A ‘Tutti Frutti’ investigou desde 2016 alegados favorecimentos a militantes do PS e do PSD. A maioria do PSD. O líder da concelhia (Luís Newton), o líder da distrital de Lisboa (Ângelo Pereira) foram formalmente acusados pelo Ministério Público.
“Os arguidos Sérgio Azevedo, Rodrigo Gonçalves, Vasco Morgado, Nuno Firmo, Luís Newton, Ângelo Pereira, Fernando Braamcamp, Ameetkumar Subhaschandra, Patrícia Brito Leitão, Rodolfo de Castro Pimenta, Ana Sofia Oliveira Dias, Inês de Drummond e José Guilherme Aguiar praticaram os factos de que vêm acusados no exercício de mandato autárquico, valendo-se dos respetivos cargos para satisfazer interesses de natureza privada em prejuízo do interesse público, em grave violação dos deveres inerentes às suas funções de autarcas”, escreve o MP no despacho do MP.
Seis após o seu início, a investigação da operação “Tutti Frutti” em 2023 foram conhecidos novos dados, depois da exibição da investigação da TVI, no final de maio de 2023, que revelou uma alegada conspiração entre dirigentes do PS e PSD para negociar lugares políticos entre juntas de freguesias e distribuição de cargos fictícios.

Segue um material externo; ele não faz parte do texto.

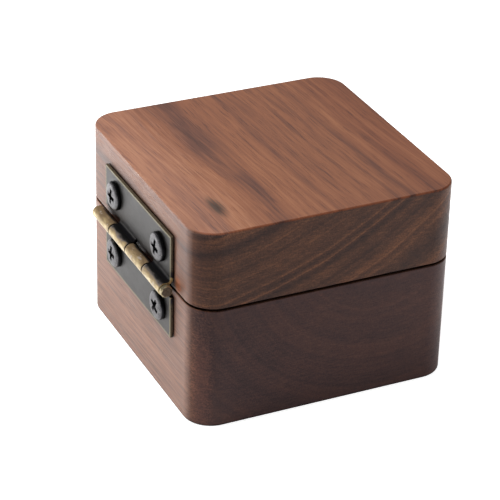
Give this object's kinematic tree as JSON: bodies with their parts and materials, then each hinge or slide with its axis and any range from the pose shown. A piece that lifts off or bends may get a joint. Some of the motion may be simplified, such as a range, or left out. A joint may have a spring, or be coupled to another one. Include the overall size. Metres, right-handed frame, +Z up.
{
  "type": "ring box",
  "caption": "Square walnut ring box with rounded corners, a lid on a surface-mounted back hinge, and a velvet ring insert.",
  "frame": {"origin": "under the middle of the box, on the face it stands on", "axes": "+Z up; the hinge is on the back at +Y and the lid lifts from the front at -Y; left is -X, the hinge pin runs along X"},
  "size_m": [0.05, 0.0529, 0.038],
  "materials": {
    "walnut": "satin oiled walnut",
    "bronze": "antique bronze over brass, rubbed bright on edges and knuckles",
    "pin_brass": "worn antique brass",
    "screw_black": "blackened steel, satin",
    "nickel": "nickel plate",
    "card": "uncoated grey-brown card",
    "foam": "open-cell polyurethane foam",
    "velvet": "short-pile velvet, champagne"
  },
  "bodies": {
    "base": {"base_box": "walnut", "hinge_leaf_base": "bronze", "hinge_pin": "pin_brass", "hinge_screw_base_left": "screw_black", "hinge_screw_base_right": "screw_black", "rim_magnet_base_left": "nickel", "rim_magnet_base_right": "nickel", "insert_board": "card", "ring_foam_front": "foam", "ring_foam_rear": "foam", "ring_velvet_front": "velvet", "ring_velvet_rear": "velvet"},
    "lid": {"lid_box": "walnut", "hinge_leaf_lid": "bronze", "hinge_screw_lid_left": "screw_black", "hinge_screw_lid_right": "screw_black", "rim_magnet_lid_left": "nickel", "rim_magnet_lid_right": "nickel", "lid_pad_board": "card", "lid_pad_foam": "foam", "lid_pad_velvet": "velvet"}
  },
  "joints": [
    {"name": "lid_hinge", "type": "hinge", "parent": "base", "child": "lid", "pos_m": [0, 0.0267, 0.0236], "axis": [-1, 0, 0], "range_deg": [0, 175]}
  ]
}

Neste processo estavam a ser investigados antigos responsáveis pela Câmara Municipal de Lisboa, como Fernando Medina e Duarte Cordeiro.
Por isso, a PGR da altura, Lucília Gago, criou uma super equipa – com cinco magistrados do Ministério Público e cinco inspetores da Polícia Judiciária – para a conclusão da investigação, que ficaram em regime de exclusividade até agora. O inquérito em causa inquérito contava com 38 volumes processuais e 72 apensos com cerca de 560 volumes).